(Modeling code records)
══════
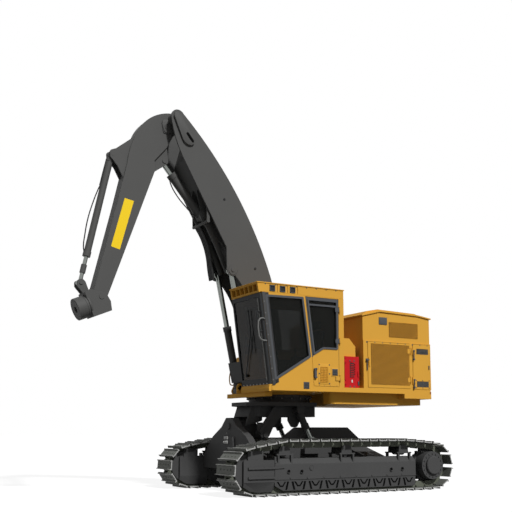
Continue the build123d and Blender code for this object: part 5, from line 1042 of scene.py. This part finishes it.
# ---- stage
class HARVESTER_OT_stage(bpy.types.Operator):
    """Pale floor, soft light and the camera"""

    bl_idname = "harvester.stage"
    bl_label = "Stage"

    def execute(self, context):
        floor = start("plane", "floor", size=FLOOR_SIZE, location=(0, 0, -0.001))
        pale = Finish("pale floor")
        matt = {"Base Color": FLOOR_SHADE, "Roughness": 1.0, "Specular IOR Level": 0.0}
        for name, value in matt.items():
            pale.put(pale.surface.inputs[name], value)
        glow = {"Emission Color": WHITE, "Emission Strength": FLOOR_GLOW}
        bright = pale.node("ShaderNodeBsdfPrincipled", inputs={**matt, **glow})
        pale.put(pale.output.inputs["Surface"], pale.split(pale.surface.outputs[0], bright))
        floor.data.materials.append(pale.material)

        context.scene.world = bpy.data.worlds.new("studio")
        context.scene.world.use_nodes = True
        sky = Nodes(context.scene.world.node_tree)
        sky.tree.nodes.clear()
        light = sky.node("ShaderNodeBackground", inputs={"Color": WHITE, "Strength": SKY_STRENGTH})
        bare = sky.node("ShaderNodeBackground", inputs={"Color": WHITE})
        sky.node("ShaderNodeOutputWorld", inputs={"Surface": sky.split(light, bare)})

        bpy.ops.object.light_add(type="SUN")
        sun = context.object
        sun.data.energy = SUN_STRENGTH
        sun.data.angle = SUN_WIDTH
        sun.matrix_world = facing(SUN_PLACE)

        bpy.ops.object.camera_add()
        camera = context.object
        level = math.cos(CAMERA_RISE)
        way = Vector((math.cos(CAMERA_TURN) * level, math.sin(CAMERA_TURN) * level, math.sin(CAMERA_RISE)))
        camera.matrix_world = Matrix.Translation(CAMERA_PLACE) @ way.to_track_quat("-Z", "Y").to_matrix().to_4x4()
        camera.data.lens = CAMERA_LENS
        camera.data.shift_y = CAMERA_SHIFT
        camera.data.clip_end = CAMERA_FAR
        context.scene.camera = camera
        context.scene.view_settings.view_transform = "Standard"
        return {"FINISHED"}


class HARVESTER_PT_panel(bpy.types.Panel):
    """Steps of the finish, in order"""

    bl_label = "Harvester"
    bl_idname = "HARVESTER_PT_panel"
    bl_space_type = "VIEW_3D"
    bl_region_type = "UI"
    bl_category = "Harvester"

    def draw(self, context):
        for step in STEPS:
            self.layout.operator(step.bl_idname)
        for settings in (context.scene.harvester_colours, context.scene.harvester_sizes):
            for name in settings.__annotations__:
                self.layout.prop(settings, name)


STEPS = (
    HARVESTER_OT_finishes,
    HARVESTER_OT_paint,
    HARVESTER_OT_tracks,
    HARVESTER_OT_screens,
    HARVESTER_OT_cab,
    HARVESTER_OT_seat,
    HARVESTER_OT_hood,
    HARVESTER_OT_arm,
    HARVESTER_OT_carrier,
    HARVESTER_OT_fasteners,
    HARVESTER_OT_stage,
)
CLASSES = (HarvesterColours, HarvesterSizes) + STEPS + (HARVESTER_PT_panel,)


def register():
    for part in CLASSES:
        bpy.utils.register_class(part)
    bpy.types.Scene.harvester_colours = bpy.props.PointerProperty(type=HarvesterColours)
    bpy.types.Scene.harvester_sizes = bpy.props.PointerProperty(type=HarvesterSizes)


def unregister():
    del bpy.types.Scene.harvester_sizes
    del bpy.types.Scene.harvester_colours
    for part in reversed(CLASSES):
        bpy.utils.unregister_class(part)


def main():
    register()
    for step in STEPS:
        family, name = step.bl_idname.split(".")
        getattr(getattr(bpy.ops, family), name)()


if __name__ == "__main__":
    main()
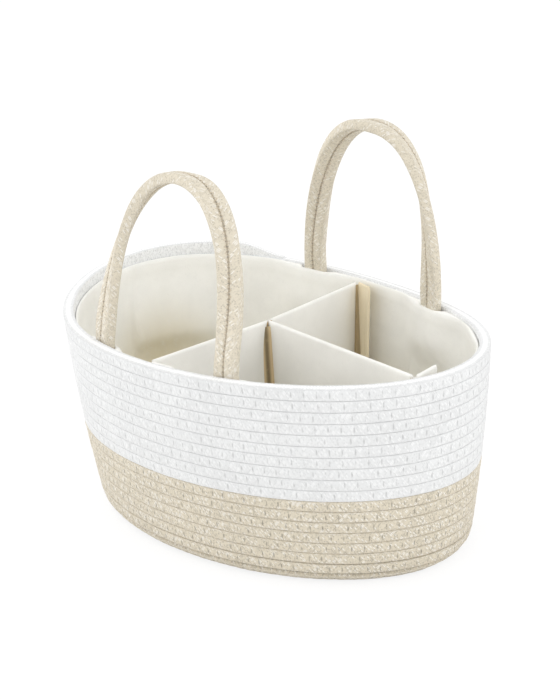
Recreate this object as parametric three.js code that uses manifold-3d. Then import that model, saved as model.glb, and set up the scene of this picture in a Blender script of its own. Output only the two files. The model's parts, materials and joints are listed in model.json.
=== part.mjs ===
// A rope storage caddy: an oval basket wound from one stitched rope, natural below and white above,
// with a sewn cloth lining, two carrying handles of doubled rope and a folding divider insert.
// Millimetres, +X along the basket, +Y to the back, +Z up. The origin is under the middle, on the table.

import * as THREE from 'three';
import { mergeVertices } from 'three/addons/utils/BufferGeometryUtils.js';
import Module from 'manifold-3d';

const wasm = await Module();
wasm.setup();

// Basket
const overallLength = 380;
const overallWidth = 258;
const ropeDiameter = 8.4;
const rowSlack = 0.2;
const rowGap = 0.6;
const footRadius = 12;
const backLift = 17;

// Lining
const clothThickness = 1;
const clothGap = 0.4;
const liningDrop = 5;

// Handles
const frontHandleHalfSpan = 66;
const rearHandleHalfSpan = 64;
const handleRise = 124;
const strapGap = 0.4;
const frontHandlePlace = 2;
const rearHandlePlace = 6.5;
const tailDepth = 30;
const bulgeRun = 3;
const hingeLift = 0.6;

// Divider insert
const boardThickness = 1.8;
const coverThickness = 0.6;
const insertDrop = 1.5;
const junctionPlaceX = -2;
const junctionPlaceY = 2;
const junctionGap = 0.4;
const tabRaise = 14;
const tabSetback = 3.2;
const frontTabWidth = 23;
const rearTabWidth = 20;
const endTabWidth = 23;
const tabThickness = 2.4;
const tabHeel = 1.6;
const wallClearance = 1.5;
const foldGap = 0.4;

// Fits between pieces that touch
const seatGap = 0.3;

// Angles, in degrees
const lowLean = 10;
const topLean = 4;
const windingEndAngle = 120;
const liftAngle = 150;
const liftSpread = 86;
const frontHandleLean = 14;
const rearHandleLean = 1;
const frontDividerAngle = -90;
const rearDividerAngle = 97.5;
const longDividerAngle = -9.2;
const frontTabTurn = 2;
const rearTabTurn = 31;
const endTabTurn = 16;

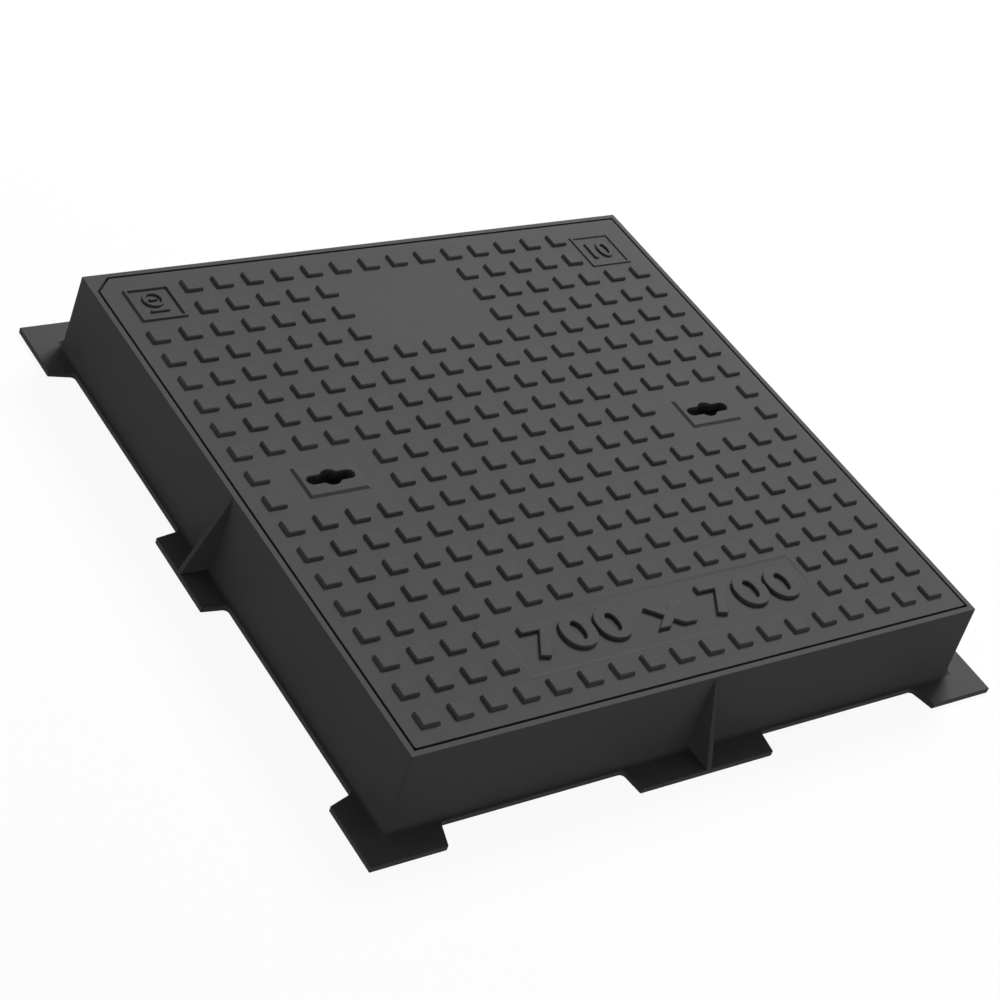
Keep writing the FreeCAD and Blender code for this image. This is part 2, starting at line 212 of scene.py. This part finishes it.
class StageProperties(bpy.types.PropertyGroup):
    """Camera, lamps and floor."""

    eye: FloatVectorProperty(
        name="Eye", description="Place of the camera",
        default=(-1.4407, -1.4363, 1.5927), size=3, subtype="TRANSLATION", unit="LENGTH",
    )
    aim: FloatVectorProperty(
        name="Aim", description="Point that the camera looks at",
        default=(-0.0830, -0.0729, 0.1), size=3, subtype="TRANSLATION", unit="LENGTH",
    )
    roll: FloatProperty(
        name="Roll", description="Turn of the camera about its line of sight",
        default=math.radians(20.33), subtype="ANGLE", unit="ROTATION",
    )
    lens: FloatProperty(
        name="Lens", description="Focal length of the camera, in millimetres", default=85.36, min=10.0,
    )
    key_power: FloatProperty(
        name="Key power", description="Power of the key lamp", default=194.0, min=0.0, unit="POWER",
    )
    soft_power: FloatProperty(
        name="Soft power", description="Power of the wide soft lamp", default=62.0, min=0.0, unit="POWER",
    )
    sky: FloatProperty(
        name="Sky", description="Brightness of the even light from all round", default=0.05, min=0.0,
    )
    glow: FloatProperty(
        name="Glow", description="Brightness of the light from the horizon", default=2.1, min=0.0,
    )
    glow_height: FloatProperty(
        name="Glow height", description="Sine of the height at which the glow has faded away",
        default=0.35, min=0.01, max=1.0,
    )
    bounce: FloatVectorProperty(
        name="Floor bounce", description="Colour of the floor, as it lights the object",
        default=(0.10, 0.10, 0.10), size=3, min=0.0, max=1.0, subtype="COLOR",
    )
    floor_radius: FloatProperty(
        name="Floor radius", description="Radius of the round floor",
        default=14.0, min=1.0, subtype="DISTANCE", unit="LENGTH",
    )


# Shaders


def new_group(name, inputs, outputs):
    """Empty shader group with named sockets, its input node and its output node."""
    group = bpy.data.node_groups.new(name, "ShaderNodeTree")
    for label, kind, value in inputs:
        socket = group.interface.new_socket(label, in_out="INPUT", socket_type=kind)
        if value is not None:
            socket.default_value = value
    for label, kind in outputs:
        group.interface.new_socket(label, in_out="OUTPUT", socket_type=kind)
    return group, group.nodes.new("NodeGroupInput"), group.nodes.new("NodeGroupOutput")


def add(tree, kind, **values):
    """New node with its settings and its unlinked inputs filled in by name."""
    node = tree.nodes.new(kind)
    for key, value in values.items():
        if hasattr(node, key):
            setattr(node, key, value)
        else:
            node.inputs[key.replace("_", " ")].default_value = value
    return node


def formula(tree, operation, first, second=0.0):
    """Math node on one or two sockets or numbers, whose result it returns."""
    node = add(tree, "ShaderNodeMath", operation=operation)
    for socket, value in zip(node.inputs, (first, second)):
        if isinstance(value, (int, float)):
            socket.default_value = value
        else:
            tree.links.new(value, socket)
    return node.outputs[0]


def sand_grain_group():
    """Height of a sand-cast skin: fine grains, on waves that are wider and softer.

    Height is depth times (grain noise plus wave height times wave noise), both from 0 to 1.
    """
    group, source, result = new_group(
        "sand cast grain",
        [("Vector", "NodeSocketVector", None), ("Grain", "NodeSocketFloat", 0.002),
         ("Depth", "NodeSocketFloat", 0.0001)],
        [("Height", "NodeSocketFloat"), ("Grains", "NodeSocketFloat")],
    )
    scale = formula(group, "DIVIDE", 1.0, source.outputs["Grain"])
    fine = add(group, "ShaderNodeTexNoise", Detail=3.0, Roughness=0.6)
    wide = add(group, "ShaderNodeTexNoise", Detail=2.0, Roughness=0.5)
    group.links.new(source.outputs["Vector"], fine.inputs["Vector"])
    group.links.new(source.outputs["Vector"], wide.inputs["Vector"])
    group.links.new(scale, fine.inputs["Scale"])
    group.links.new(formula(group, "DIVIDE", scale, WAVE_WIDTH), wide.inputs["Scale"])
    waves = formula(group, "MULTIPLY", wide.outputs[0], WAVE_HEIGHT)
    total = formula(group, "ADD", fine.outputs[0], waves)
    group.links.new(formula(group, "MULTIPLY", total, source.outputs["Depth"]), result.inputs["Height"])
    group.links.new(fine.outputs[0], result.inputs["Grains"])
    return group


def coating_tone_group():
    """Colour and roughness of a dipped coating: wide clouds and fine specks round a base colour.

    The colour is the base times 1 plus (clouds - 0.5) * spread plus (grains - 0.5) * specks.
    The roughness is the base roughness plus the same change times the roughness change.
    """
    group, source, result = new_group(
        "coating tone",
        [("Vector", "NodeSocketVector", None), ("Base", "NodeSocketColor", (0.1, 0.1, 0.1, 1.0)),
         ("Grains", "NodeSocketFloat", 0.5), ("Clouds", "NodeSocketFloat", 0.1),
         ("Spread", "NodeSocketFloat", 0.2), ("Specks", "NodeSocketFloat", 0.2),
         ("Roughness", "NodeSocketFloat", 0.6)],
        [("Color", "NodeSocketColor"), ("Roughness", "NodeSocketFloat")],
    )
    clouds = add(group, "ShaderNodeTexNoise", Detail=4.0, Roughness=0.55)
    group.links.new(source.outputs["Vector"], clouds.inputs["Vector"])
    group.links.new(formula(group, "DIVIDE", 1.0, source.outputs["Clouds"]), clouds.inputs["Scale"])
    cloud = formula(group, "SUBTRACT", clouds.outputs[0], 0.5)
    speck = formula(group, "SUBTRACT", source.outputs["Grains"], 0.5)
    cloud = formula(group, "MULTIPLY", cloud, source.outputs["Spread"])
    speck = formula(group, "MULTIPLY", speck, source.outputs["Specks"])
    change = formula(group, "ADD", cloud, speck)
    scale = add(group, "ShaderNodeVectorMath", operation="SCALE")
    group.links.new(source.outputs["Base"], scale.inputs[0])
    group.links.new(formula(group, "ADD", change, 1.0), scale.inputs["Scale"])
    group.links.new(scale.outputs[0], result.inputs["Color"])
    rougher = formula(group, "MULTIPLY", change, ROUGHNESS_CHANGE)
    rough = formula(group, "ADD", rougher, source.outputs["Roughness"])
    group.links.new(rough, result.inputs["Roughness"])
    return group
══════
- Set task:
Return each line where "three" shows up.

- Output below:
Recreate this object as parametric three.js code that uses manifold-3d. Then import that model, saved as model.glb, and set up the scene of this picture in a Blender script of its own. Output only the two files. The model's parts, materials and joints are listed in model.json.
import * as THREE from 'three';
import { mergeVertices } from 'three/addons/utils/BufferGeometryUtils.js';